### [Written task]
Search the records for the word "materials" and pick out every line that has it.

### [Data]
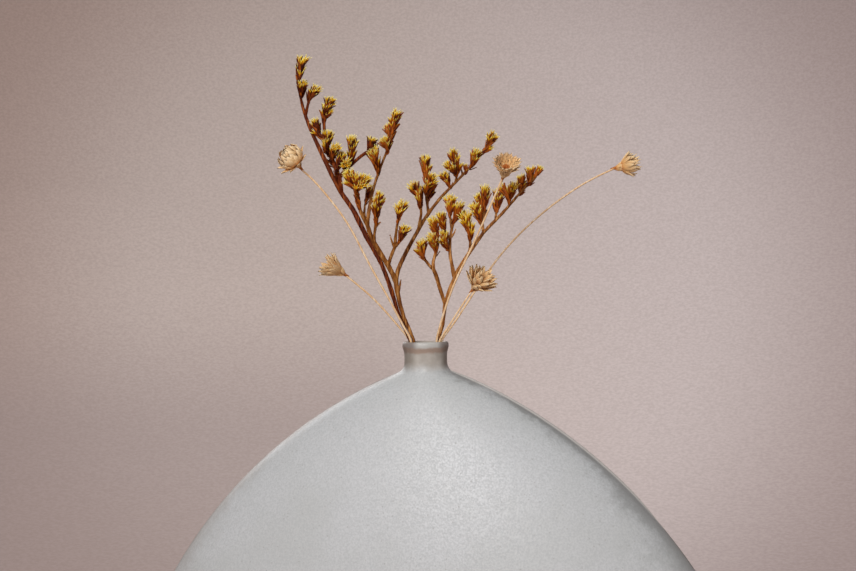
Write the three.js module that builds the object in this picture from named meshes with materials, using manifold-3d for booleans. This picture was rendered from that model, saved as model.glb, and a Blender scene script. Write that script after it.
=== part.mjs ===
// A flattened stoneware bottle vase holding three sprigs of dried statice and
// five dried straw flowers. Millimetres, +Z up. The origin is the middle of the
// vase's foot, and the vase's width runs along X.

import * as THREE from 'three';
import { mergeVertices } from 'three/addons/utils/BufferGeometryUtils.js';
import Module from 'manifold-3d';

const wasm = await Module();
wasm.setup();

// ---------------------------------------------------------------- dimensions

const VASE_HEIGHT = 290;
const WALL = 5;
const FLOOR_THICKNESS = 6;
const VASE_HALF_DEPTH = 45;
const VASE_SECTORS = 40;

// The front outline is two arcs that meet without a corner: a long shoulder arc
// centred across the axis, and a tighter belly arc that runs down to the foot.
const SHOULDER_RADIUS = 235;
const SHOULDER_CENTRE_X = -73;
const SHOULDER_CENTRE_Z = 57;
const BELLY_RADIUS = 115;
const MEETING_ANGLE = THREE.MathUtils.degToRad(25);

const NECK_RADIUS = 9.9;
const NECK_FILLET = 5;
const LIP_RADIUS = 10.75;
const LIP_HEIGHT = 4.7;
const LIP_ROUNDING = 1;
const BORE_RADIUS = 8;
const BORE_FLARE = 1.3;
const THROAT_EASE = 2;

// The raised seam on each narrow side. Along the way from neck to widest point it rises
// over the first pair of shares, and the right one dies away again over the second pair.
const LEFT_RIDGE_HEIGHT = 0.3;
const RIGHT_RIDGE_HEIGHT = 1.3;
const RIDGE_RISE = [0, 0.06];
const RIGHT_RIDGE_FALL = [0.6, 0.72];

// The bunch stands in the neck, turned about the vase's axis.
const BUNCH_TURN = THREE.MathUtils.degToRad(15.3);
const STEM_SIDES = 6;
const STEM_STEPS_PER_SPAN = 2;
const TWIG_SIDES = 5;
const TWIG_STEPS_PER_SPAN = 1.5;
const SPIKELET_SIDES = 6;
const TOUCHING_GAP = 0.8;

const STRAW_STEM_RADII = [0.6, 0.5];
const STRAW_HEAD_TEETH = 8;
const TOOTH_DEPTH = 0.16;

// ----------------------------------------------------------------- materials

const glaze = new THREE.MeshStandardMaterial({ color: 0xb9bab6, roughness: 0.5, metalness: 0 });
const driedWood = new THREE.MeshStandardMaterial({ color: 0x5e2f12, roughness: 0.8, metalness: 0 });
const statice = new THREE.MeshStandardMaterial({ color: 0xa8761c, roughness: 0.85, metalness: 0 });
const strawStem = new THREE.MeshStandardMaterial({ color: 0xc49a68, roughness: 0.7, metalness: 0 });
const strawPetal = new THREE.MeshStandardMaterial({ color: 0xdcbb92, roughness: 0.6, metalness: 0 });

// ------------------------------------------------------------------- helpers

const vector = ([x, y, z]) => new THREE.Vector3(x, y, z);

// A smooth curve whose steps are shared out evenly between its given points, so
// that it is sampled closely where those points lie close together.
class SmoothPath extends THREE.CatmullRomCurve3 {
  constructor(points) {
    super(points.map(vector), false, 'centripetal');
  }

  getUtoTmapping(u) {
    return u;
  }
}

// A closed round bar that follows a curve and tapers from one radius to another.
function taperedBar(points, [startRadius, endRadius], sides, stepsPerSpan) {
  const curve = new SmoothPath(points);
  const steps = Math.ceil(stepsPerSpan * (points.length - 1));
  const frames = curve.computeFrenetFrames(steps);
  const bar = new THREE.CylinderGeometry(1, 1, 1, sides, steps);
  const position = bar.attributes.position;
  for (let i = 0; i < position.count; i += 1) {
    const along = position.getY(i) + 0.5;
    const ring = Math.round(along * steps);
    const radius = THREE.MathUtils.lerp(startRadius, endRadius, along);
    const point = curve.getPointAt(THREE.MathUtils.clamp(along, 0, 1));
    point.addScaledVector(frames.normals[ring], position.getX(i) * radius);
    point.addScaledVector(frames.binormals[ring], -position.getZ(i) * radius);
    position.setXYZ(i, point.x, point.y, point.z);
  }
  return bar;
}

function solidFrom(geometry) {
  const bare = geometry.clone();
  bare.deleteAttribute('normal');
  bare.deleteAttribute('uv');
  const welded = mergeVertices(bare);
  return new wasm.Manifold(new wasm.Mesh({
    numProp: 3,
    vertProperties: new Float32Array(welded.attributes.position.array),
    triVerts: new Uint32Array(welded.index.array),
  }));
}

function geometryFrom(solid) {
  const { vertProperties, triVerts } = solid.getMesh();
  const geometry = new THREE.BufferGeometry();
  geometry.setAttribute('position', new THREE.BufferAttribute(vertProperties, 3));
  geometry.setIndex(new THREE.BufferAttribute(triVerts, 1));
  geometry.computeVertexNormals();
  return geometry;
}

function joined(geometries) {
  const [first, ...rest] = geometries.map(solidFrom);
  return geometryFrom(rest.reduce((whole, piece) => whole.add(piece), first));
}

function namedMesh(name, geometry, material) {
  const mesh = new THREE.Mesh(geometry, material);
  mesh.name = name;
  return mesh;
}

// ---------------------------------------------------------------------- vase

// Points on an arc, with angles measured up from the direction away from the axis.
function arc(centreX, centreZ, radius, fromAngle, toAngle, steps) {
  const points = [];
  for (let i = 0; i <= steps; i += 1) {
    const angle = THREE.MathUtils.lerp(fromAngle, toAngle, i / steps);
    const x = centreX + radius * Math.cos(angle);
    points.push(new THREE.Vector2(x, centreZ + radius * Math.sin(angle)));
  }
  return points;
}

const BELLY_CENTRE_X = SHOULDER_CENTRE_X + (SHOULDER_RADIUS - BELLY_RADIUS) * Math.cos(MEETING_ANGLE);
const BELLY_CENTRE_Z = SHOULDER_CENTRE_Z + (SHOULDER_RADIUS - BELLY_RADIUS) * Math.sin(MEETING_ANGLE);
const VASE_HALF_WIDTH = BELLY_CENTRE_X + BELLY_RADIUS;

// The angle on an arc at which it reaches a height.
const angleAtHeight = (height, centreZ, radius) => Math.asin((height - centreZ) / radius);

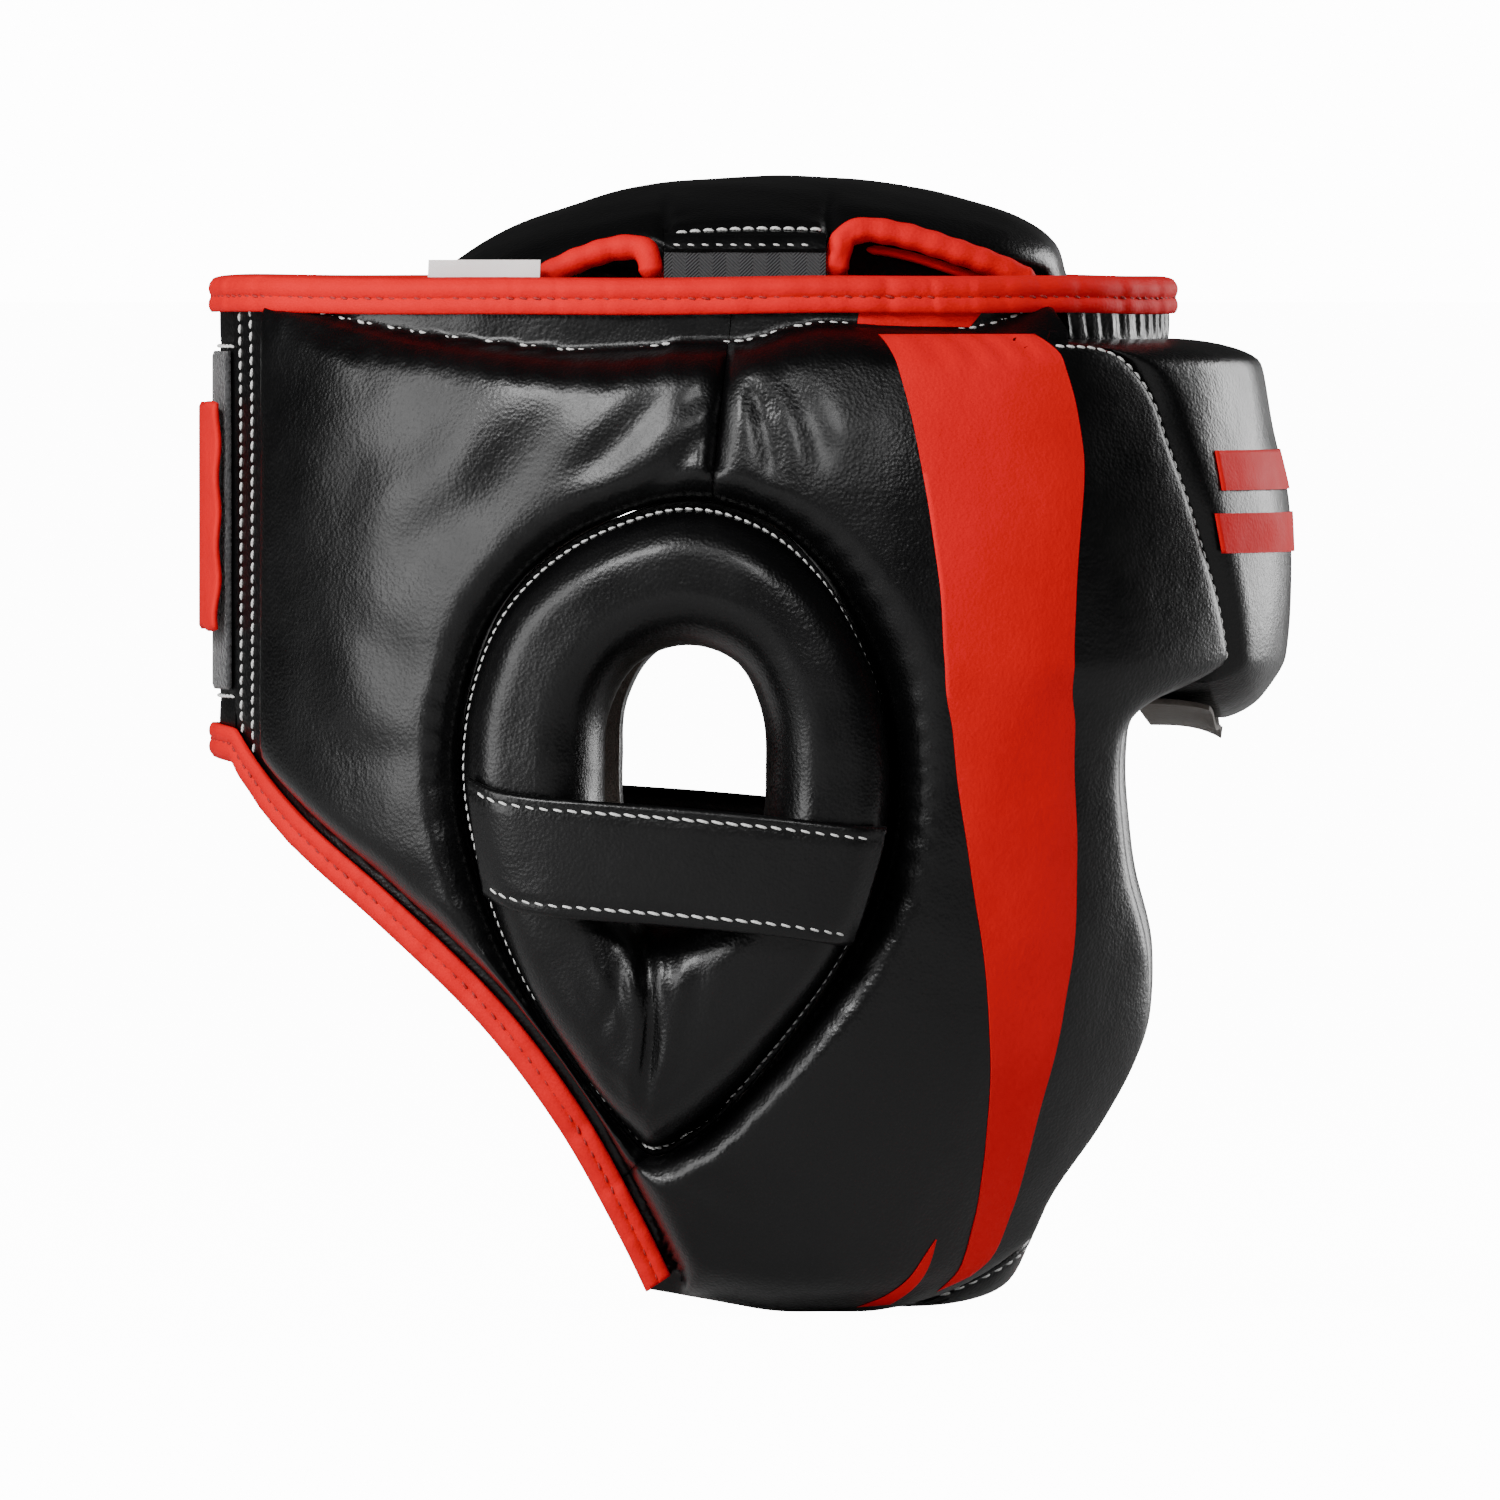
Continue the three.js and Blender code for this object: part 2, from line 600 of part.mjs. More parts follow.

### [Result for this exercise]
Write the three.js module that builds the object in this picture from named meshes with materials, using manifold-3d for booleans. This picture was rendered from that model, saved as model.glb, and a Blender scene script. Write that script after it.
// ----------------------------------------------------------------- materials